That pattern tells you something important. This business is not just thinking work. It is also document work, communication work, and follow-through work.
What Are The Biggest Red Flags Before You Launch?
If your innovation consulting business depends on a vague offer, stop and fix that first. If you cannot explain what you do in plain language, the market will not do it for you.
Another red flag is weak scope control. If your agreement does not clearly say what is included, how many sessions are part of the work, and how extra requests are handled, you are setting yourself up for unpaid labor.
Watch for overhead too early. Leasing space, paying for too many tools, or bringing on staff before steady demand can create pressure that distorts decision-making.
Be careful if you plan to work from home but have not checked local use rules. Be careful if you will use contractors but have not reviewed classification rules. And be careful if you are offering work that edges into regulated professional fields without the right credentials involved.
What Should Be Ready Before You Open?
Before you launch an innovation consulting business, you want a clean handoff from setup to delivery. That means the legal, financial, operational, and client-facing parts are all ready enough to support the first project.
You should be able to answer these questions without hesitation. Is the business registered the right way? Is the name cleared? Is the bank account open? Are your proposal and agreement ready? Can you run a discovery call and send a scope the same day? Can you invoice properly? Can you protect client information? Can you deliver your first engagement without scrambling?
That is what launch readiness really means. Not perfection.
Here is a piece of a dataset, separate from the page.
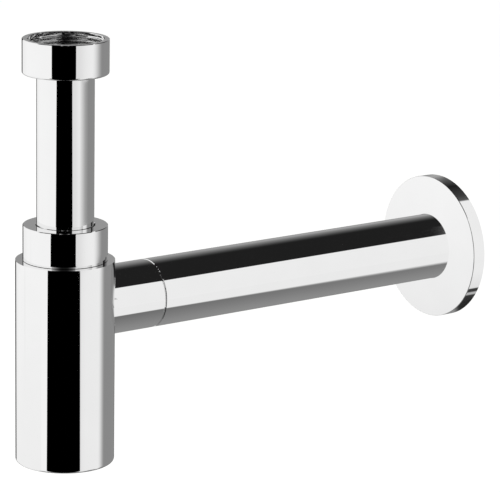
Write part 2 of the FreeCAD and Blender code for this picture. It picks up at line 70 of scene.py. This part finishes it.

Readiness.
What Does A Practical Pre-Opening Checklist Look Like?
Use this checklist as a final review before you start.
- Your innovation consulting offer is clear and easy to explain.
- Your target client and main business problem are defined.
- Your legal structure is chosen and registrations are complete where required.
- Your tax identification and state employer setup are handled if needed.
- Your business bank account and bookkeeping system are active.
- Your pricing approach, payment terms, and invoice process are set.
- Your proposal, agreement, statement of work, and non-disclosure agreement are ready.
- Your website, domain, email, and core brand assets are live.
- Your laptop, software, meeting tools, and file storage system are tested.
- Your data security basics are in place.
- Your insurance review is complete.
- Your zoning, home-based use rules, or office-use rules have been checked if they apply.
- Your workshop tools and templates are ready if facilitation is part of the offer.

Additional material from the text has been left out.